Scan the lines below; pull out those with "before".

— START —

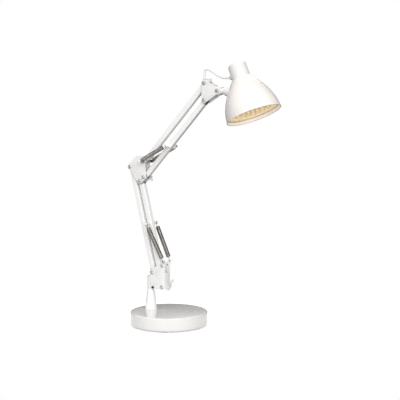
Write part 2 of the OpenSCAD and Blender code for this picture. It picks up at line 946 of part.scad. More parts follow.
base_cover();
base_weight();
base_plate();
base_feet();
base_screws();
cable_gland();
post();
post_spindle();
post_nut();
thrust_washer();
spindle_retainer();
swivel_hub();
lower_plates();
hub_screws();
lower_bolts();
lower_nut();
lower_spacers();
spring_ears();
ear_rivets();
lower_wing_nut();
lower_rear_bar();
lower_rear_ends();
lower_front_bar();
lower_front_ends();
lower_spring_bolt();
lower_spring_nuts();
lower_springs();
elbow_plates();
elbow_bolts();
elbow_nuts();
elbow_spacers();
elbow_wing_nut();
upper_main_bar();
upper_main_ends();
upper_spring_bolt();
upper_spring_nut();
upper_springs();
spring_knob();
upper_link_bar();
upper_link_ends();
head_plates();
head_bolts();
head_nuts();
head_spacers();
lead_clip();
tilt_wing_nut();
head_knuckle();
swivel_stud();
stud_nut();
shade_bell();
shade_boss();
shade_cap();
lead_grommet();
driver_box();
led_board();
leds();
retaining_ring();
switch_button();
head_lead_a();
head_lead_b();
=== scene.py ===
"""Looks of the swing arm desk lamp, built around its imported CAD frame.

Sizes and places are in millimetres here, and piece() brings each mesh to the metres of the frame.
"""
import json
import math

import bmesh
import bpy
from mathutils import Matrix, Vector

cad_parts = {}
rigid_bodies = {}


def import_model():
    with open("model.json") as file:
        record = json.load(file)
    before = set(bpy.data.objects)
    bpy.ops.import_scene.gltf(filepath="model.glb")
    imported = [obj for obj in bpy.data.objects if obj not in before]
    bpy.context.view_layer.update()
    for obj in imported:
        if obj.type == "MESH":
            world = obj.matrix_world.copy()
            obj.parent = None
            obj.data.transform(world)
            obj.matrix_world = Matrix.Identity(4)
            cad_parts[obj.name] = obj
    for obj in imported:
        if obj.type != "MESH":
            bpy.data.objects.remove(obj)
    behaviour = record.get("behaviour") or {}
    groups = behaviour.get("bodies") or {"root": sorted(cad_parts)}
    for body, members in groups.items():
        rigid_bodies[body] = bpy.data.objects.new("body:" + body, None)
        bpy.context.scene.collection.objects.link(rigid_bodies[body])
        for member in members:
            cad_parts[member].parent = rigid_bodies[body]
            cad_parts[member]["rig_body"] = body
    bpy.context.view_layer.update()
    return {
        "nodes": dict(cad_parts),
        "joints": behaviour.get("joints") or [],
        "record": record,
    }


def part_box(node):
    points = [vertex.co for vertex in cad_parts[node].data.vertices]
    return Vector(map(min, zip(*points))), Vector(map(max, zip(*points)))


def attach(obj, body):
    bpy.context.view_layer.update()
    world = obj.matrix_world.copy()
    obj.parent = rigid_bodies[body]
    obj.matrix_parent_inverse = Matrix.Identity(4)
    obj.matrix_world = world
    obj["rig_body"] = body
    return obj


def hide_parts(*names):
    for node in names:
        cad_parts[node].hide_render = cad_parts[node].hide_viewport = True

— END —

Finished exercise>
    before = set(bpy.data.objects)
    imported = [obj for obj in bpy.data.objects if obj not in before]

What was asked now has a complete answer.